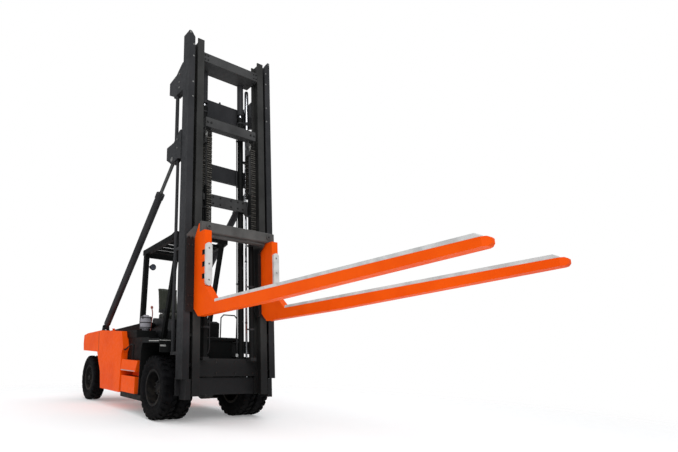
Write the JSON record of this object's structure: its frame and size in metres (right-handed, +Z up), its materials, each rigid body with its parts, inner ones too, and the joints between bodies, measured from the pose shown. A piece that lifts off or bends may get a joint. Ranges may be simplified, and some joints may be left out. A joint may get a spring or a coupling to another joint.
{
  "type": "marina forklift",
  "caption": "Counterbalanced marina forklift with dual drive wheels, rear steering, a tall two-stage tilting mast and long box-section boat forks",
  "frame": {"origin": "under the middle of the machine on the ground, at the bottom centre of the bounding box", "axes": "+X points forwards along the forks, +Y to the operator's left, +Z up"},
  "size_m": [10.7118, 2.19, 7.3726],
  "materials": {
    "black_paint": "satin",
    "orange_paint": "satin",
    "dark_cast": "matte",
    "tyre_rubber": "matte",
    "rim_paint": "satin",
    "seat_cloth": "matte",
    "chrome_rod": "polished",
    "silver_paint": "satin",
    "chain_steel": "oiled",
    "pale_pad": "matte",
    "dark_plastic": "matte"
  },
  "bodies": {
    "chassis": {"frame": "black_paint", "counterweight": "orange_paint", "tilt_feet": "black_paint", "side_lockers": "black_paint", "radiator_grille": "black_paint", "hood": "black_paint", "engine_block": "dark_cast", "drive_axle": "dark_cast", "steer_axle": "dark_cast", "fenders": "black_paint", "deck": "black_paint", "steps": "orange_paint", "console": "dark_plastic", "seat_base": "black_paint", "seat_cushion": "seat_cloth", "seat_back": "seat_cloth", "steering_wheel": "dark_plastic", "overhead_guard": "black_paint", "air_cleaner": "silver_paint", "handrails": "black_paint"},
    "front_wheels_left": {"front_tyres_left": "tyre_rubber", "front_rims_left": "rim_paint"},
    "front_wheels_right": {"front_tyres_right": "tyre_rubber", "front_rims_right": "rim_paint"},
    "knuckle_left": {"rear_knuckle_left": "dark_cast"},
    "knuckle_right": {"rear_knuckle_right": "dark_cast"},
    "rear_wheel_left": {"rear_tyre_left": "tyre_rubber", "rear_rim_left": "rim_paint"},
    "rear_wheel_right": {"rear_tyre_right": "tyre_rubber", "rear_rim_right": "rim_paint"},
    "mast_outer": {"outer_rails": "black_paint", "outer_ties": "black_paint", "lift_barrels": "black_paint", "mast_pipes": "black_paint"},
    "mast_inner": {"inner_rails": "black_paint", "inner_bars": "black_paint", "lift_rods": "chrome_rod", "ram_barrels": "black_paint"},
    "crosshead_body": {"crosshead": "black_paint", "chains": "chain_steel"},
    "carriage_body": {"carriage": "black_paint", "fork_left": "orange_paint", "fork_right": "orange_paint", "fork_pads": "pale_pad"},
    "tilt_barrel_body": {"tilt_barrels": "black_paint"},
    "tilt_rod_body": {"tilt_rods": "chrome_rod"}
  },
  "joints": [
    {"name": "front_wheels_left_spin", "type": "hinge", "parent": "chassis", "child": "front_wheels_left", "pos_m": [-0.77592, 0.815, 0.56], "axis": [0, 1, 0], "continuous": true},
    {"name": "front_wheels_right_spin", "type": "hinge", "parent": "chassis", "child": "front_wheels_right", "pos_m": [-0.77592, -0.815, 0.56], "axis": [0, 1, 0], "continuous": true},
    {"name": "steer_right", "type": "hinge", "parent": "chassis", "child": "knuckle_right", "pos_m": [-4.62592, -0.7, 0.515], "axis": [0, 0, 1], "range_deg": [-55, 55]},
    {"name": "steer_left", "type": "hinge", "parent": "chassis", "child": "knuckle_left", "pos_m": [-4.62592, 0.7, 0.515], "axis": [0, 0, 1], "range_deg": [-55, 55]},
    {"name": "rear_wheel_right_spin", "type": "hinge", "parent": "knuckle_right", "child": "rear_wheel_right", "pos_m": [-4.62592, -0.905, 0.515], "axis": [0, 1, 0], "continuous": true},
    {"name": "rear_wheel_left_spin", "type": "hinge", "parent": "knuckle_left", "child": "rear_wheel_left", "pos_m": [-4.62592, 0.905, 0.515], "axis": [0, 1, 0], "continuous": true},
    {"name": "mast_tilt", "type": "hinge", "parent": "chassis", "child": "mast_outer", "pos_m": [-0.47592, 0, 0.6], "axis": [0, 1, 0], "range_deg": [-6.5, 8.4]},
    {"name": "mast_lift", "type": "slide", "parent": "mast_outer", "child": "mast_inner", "axis": [-0.0599, 0, 0.9982], "range_m": [0, 4.2]},
    {"name": "carriage_lift", "type": "slide", "parent": "mast_inner", "child": "carriage_body", "axis": [-0.0599, 0, 0.9982], "range_m": [-1.65, 2.3]},
    {"name": "crosshead_lift", "type": "slide", "parent": "mast_inner", "child": "crosshead_body", "axis": [-0.0599, 0, 0.9982], "range_m": [-0.83, 1.16]},
    {"name": "tilt_barrel_swing", "type": "hinge", "parent": "chassis", "child": "tilt_barrel_body", "pos_m": [-3.96592, 0, 1.7], "axis": [0, 1, 0], "range_deg": [-4.02, 5.18]},
    {"name": "tilt_rod_slide", "type": "slide", "parent": "tilt_barrel_body", "child": "tilt_rod_body", "axis": [0.7195, 0, 0.6945], "range_m": [-0.365, 0.471]}
  ],
  "couplings": [
    {"joint": "steer_left", "follows": "steer_right", "ratio": 1},
    {"joint": "crosshead_lift", "follows": "carriage_lift", "ratio": 0.5},
    {"joint": "tilt_barrel_swing", "follows": "mast_tilt", "ratio": 0.60956},
    {"joint": "tilt_rod_slide", "follows": "mast_tilt", "m_per_rad": 3.1967}
  ]
}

• TASK DESCRIPTION: Restate the listing in full, word for word.

• CORRECT OUTPUT:
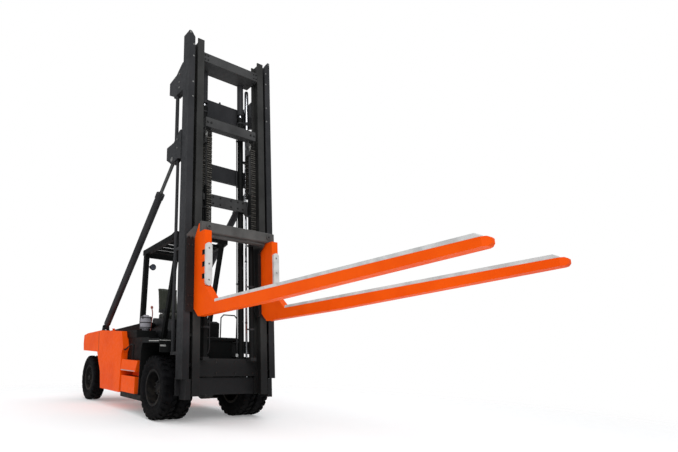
Write the JSON record of this object's structure: its frame and size in metres (right-handed, +Z up), its materials, each rigid body with its parts, inner ones too, and the joints between bodies, measured from the pose shown. A piece that lifts off or bends may get a joint. Ranges may be simplified, and some joints may be left out. A joint may get a spring or a coupling to another joint.
{
  "type": "marina forklift",
  "caption": "Counterbalanced marina forklift with dual drive wheels, rear steering, a tall two-stage tilting mast and long box-section boat forks",
  "frame": {"origin": "under the middle of the machine on the ground, at the bottom centre of the bounding box", "axes": "+X points forwards along the forks, +Y to the operator's left, +Z up"},
  "size_m": [10.7118, 2.19, 7.3726],
  "materials": {
    "black_paint": "satin",
    "orange_paint": "satin",
    "dark_cast": "matte",
    "tyre_rubber": "matte",
    "rim_paint": "satin",
    "seat_cloth": "matte",
    "chrome_rod": "polished",
    "silver_paint": "satin",
    "chain_steel": "oiled",
    "pale_pad": "matte",
    "dark_plastic": "matte"
  },
  "bodies": {
    "chassis": {"frame": "black_paint", "counterweight": "orange_paint", "tilt_feet": "black_paint", "side_lockers": "black_paint", "radiator_grille": "black_paint", "hood": "black_paint", "engine_block": "dark_cast", "drive_axle": "dark_cast", "steer_axle": "dark_cast", "fenders": "black_paint", "deck": "black_paint", "steps": "orange_paint", "console": "dark_plastic", "seat_base": "black_paint", "seat_cushion": "seat_cloth", "seat_back": "seat_cloth", "steering_wheel": "dark_plastic", "overhead_guard": "black_paint", "air_cleaner": "silver_paint", "handrails": "black_paint"},
    "front_wheels_left": {"front_tyres_left": "tyre_rubber", "front_rims_left": "rim_paint"},
    "front_wheels_right": {"front_tyres_right": "tyre_rubber", "front_rims_right": "rim_paint"},
    "knuckle_left": {"rear_knuckle_left": "dark_cast"},
    "knuckle_right": {"rear_knuckle_right": "dark_cast"},
    "rear_wheel_left": {"rear_tyre_left": "tyre_rubber", "rear_rim_left": "rim_paint"},
    "rear_wheel_right": {"rear_tyre_right": "tyre_rubber", "rear_rim_right": "rim_paint"},
    "mast_outer": {"outer_rails": "black_paint", "outer_ties": "black_paint", "lift_barrels": "black_paint", "mast_pipes": "black_paint"},
    "mast_inner": {"inner_rails": "black_paint", "inner_bars": "black_paint", "lift_rods": "chrome_rod", "ram_barrels": "black_paint"},
    "crosshead_body": {"crosshead": "black_paint", "chains": "chain_steel"},
    "carriage_body": {"carriage": "black_paint", "fork_left": "orange_paint", "fork_right": "orange_paint", "fork_pads": "pale_pad"},
    "tilt_barrel_body": {"tilt_barrels": "black_paint"},
    "tilt_rod_body": {"tilt_rods": "chrome_rod"}
  },
  "joints": [
    {"name": "front_wheels_left_spin", "type": "hinge", "parent": "chassis", "child": "front_wheels_left", "pos_m": [-0.77592, 0.815, 0.56], "axis": [0, 1, 0], "continuous": true},
    {"name": "front_wheels_right_spin", "type": "hinge", "parent": "chassis", "child": "front_wheels_right", "pos_m": [-0.77592, -0.815, 0.56], "axis": [0, 1, 0], "continuous": true},
    {"name": "steer_right", "type": "hinge", "parent": "chassis", "child": "knuckle_right", "pos_m": [-4.62592, -0.7, 0.515], "axis": [0, 0, 1], "range_deg": [-55, 55]},
    {"name": "steer_left", "type": "hinge", "parent": "chassis", "child": "knuckle_left", "pos_m": [-4.62592, 0.7, 0.515], "axis": [0, 0, 1], "range_deg": [-55, 55]},
    {"name": "rear_wheel_right_spin", "type": "hinge", "parent": "knuckle_right", "child": "rear_wheel_right", "pos_m": [-4.62592, -0.905, 0.515], "axis": [0, 1, 0], "continuous": true},
    {"name": "rear_wheel_left_spin", "type": "hinge", "parent": "knuckle_left", "child": "rear_wheel_left", "pos_m": [-4.62592, 0.905, 0.515], "axis": [0, 1, 0], "continuous": true},
    {"name": "mast_tilt", "type": "hinge", "parent": "chassis", "child": "mast_outer", "pos_m": [-0.47592, 0, 0.6], "axis": [0, 1, 0], "range_deg": [-6.5, 8.4]},
    {"name": "mast_lift", "type": "slide", "parent": "mast_outer", "child": "mast_inner", "axis": [-0.0599, 0, 0.9982], "range_m": [0, 4.2]},
    {"name": "carriage_lift", "type": "slide", "parent": "mast_inner", "child": "carriage_body", "axis": [-0.0599, 0, 0.9982], "range_m": [-1.65, 2.3]},
    {"name": "crosshead_lift", "type": "slide", "parent": "mast_inner", "child": "crosshead_body", "axis": [-0.0599, 0, 0.9982], "range_m": [-0.83, 1.16]},
    {"name": "tilt_barrel_swing", "type": "hinge", "parent": "chassis", "child": "tilt_barrel_body", "pos_m": [-3.96592, 0, 1.7], "axis": [0, 1, 0], "range_deg": [-4.02, 5.18]},
    {"name": "tilt_rod_slide", "type": "slide", "parent": "tilt_barrel_body", "child": "tilt_rod_body", "axis": [0.7195, 0, 0.6945], "range_m": [-0.365, 0.471]}
  ],
  "couplings": [
    {"joint": "steer_left", "follows": "steer_right", "ratio": 1},
    {"joint": "crosshead_lift", "follows": "carriage_lift", "ratio": 0.5},
    {"joint": "tilt_barrel_swing", "follows": "mast_tilt", "ratio": 0.60956},
    {"joint": "tilt_rod_slide", "follows": "mast_tilt", "m_per_rad": 3.1967}
  ]
}